# Ackie pics, sex and is it to fat?



## scorps (Feb 25, 2011)

Hey guys,

Just wondering if you can visually sex ackies and also does this one look to fat?


----------



## smigga (Feb 25, 2011)

hey mate can't help sorry, but what happened to ur fingers???


----------



## bredli-sli (Feb 25, 2011)

some people say you cant sex them but the best way to sex them would be the length between the eyes, so a girl, boys are more bigger of a head,


----------



## andyh (Feb 25, 2011)

looks female to me, but an xray would be the most accurate way of finding out


----------



## mike72 (Feb 25, 2011)

Looks like a female, probably still a bit small to tell for sure.
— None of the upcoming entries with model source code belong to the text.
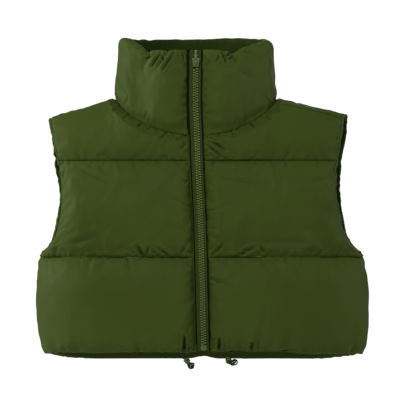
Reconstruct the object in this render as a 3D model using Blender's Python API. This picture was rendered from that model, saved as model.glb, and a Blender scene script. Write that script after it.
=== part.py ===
"""Cropped puffer vest, standing open as if worn: padded rows, stand collar, front zip and drawcord hem.

Metres, +Z up. The front faces -Y and the wearer's left side is +X. The origin is the middle of the neck at
shoulder height, where the wearer's shoulders carry the vest. Each padded piece is a wall over a plain inner
face that follows one body form; its outer face is raised over that by the padding, down to the seams.
"""

import math
from collections import namedtuple

import bmesh
import bpy
import numpy as np
from mathutils import Vector

# ---------------------------------------------------------------- driving dimensions (metres)
SEAM_GAP = 0.0003
CLOTH_AT_SEAM = 0.003  # two layers of shell, lining and flattened filling
CLOTH_AT_ARMHOLE = 0.004
CLOTH_AT_SIDE = 0.007

UPPER_SEAM = -0.0915  # height of the quilt seam across the chest
POCKET_SEAM = -0.2355  # height of the seam that holds the pockets
ARMHOLE_BOTTOM = -0.2265
HEM_FRONT = -0.3765
HEM_BACK = -0.3880
TUNNEL_HEIGHT = 0.012
TUNNEL_WALL = 0.0022

FORM_POWER = 2.5  # squareness of the horizontal sections, 2 is an ellipse
SQUIRCLE = 2 / FORM_POWER

NECK_HALF_WIDTH = 0.1175
NECK_HALF_DEPTH = 0.086
NECK_CENTRE_Y = -0.012
NECK_DROP_FRONT = 0.0545
NECK_RISE_BACK = 0.016
NECK_SIDE_HEIGHT = -0.003

SHOULDER_TIP_RIGHT = (-0.2170, -0.008, -0.0325)  # from the zip's middle line
SHOULDER_TIP_LEFT = (0.2185, -0.008, -0.0262)
SHOULDER_SHARE = 0.42  # of the yoke's lower edge lies under the shoulder seam

PAD_YOKE = 0.017
PAD_MIDDLE = 0.021
PAD_LOWER = 0.021
PAD_COLLAR = 0.0185
EDGE_ROUND_ZIP = 0.024  # width over which the padding rounds down to the zip
EDGE_ROUND_SIDE = 0.045
EDGE_ROUND_SHOULDER = 0.028  # the same, from the yokes to the armholes
SHOULDER_PAD_SHARE = 0.66  # of the yokes' padding is left over the shoulder
STEEPEST_AT_NECK = 0.65  # rise of the yoke's padding for each metre away from the neck seam

BINDING_RADIUS = 0.0026

ZIP_OPENING = 0.0086  # from the zip's middle line to the fronts' edges
TAPE_HALF_WIDTH = 0.0155
TAPE_THICKNESS = 0.001
TAPE_CLEARANCE = 0.0006
TEETH_HALF_WIDTH = 0.0041
TEETH_THICKNESS = 0.0026
TEETH_TOP = 0.0475
TAPE_TOP = 0.0735
TAPE_BOTTOM = -0.3745

SLIDER_HEIGHT = 0.0548
SLIDER_LENGTH = 0.0135
TAB_LENGTH = 0.0185
TAB_LEAN_DEG = 5.5  # the pull tab leans back against the slider

CORD_DIAMETER = 0.0020
CORD_STEP = 0.0026  # distance between the points of the cords' tubes
LOCK_LENGTH = 0.0070
LOCK_RADIUS = 0.0047
LOCK_HOLE = 0.0024

OUTWARD_FROM = Vector((0.0, 0.0, -0.16))  # a point inside the hollow

OLIVE = (0.045, 0.062, 0.017)
OLIVE_TRIM = (0.060, 0.080, 0.028)

# The body form: half-width at the side line, and half-depths in front and behind. The armhole columns say how
# far in front of and behind the side line the armhole's edges lie.
BodyRow = namedtuple("BodyRow", "height centre side front back armhole_front armhole_back")
BODY = [
    BodyRow(-0.3900, 0.0057, 0.2190, 0.1000, 0.1000, 0.0, 0.0),
    BodyRow(-0.3640, 0.0055, 0.2240, 0.1040, 0.1040, 0.0, 0.0),
    BodyRow(-0.3400, 0.0048, 0.2272, 0.1090, 0.1100, 0.0, 0.0),
    BodyRow(-0.3000, 0.0040, 0.2303, 0.1125, 0.1145, 0.0, 0.0),
    BodyRow(-0.2600, 0.0030, 0.2308, 0.1125, 0.1145, 0.0, 0.0),
    BodyRow(POCKET_SEAM, 0.0024, 0.2310, 0.1120, 0.1140, 0.0, 0.0),
    BodyRow(ARMHOLE_BOTTOM, 0.0022, 0.2302, 0.1118, 0.1138, 0.0, 0.0),
    BodyRow(-0.2253, 0.0021, 0.2300, 0.1117, 0.1137, 0.0135, 0.0135),
    BodyRow(-0.2225, 0.0021, 0.2296, 0.1115, 0.1136, 0.027, 0.0265),
    BodyRow(-0.2175, 0.0020, 0.2288, 0.1113, 0.1134, 0.040, 0.039),
    BodyRow(-0.2100, 0.0018, 0.2276, 0.1110, 0.1132, 0.050, 0.048),
    BodyRow(-0.1950, 0.0014, 0.2264, 0.1105, 0.1130, 0.057, 0.054),
    BodyRow(-0.1800, 0.0009, 0.2262, 0.1100, 0.1128, 0.060, 0.057),
    BodyRow(-0.1350, -0.0013, 0.2265, 0.1080, 0.1120, 0.0635, 0.0615),
    BodyRow(UPPER_SEAM, -0.0033, 0.2255, 0.1040, 0.1100, 0.0565, 0.0560),
    BodyRow(-0.0500, -0.0045, 0.2250, 0.0985, 0.1050, 0.05, 0.05),
]

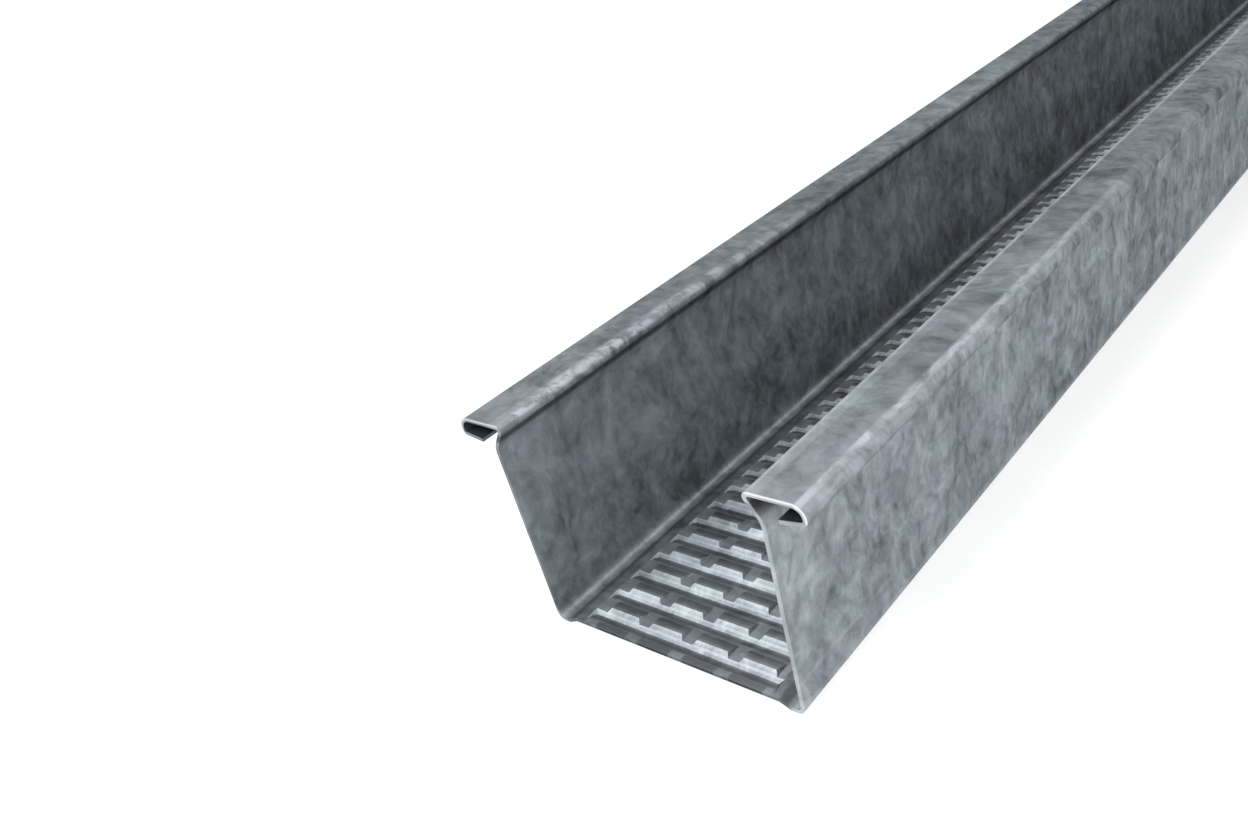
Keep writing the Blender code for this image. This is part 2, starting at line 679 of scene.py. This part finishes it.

Its not too fat.


----------



## Grunter023 (Feb 25, 2011)

What age is this ackie Scorps? Looks similar size to my two which would be about 1 year old roughly.


----------



## dozerman (Feb 25, 2011)

run your finger behind the back legs and you will feel the accies spurs. If your finger catches as you run it from the spine towards the cloaca youve got a male, if your finger slips easily over the spurs , female or immature male. Though i did have a "male " lay a clutch of eggs. males generally have a bigger, heavier head than females. It does help to have other monitors to compare it to.


----------



## imported_Varanus (Feb 25, 2011)

I believe HTI (Hemipenal Transillumination Technique) gives an accurate result in these guys, a method pioneered by Danny Brown. As I understand it, the method involves positioning the animal on it's back and positioning a small, focued beam (ie: Mini Maglight) behind the vent/tail base. What your looking for is a "dull redness", red dots or ovals caused by an increase in blood supply or ossification around the hemipenes (please correct me if I'm wrong).

Perhaps, do a google search or, better still, send "geckodan" a PM?


----------



## scorps (Feb 26, 2011)

"shes'' a Mt Isa yearling, thanks heaps guys


----------



## herptrader (Feb 26, 2011)

What dozerman says - no need for an xray with accies.

Looks female to me.


----------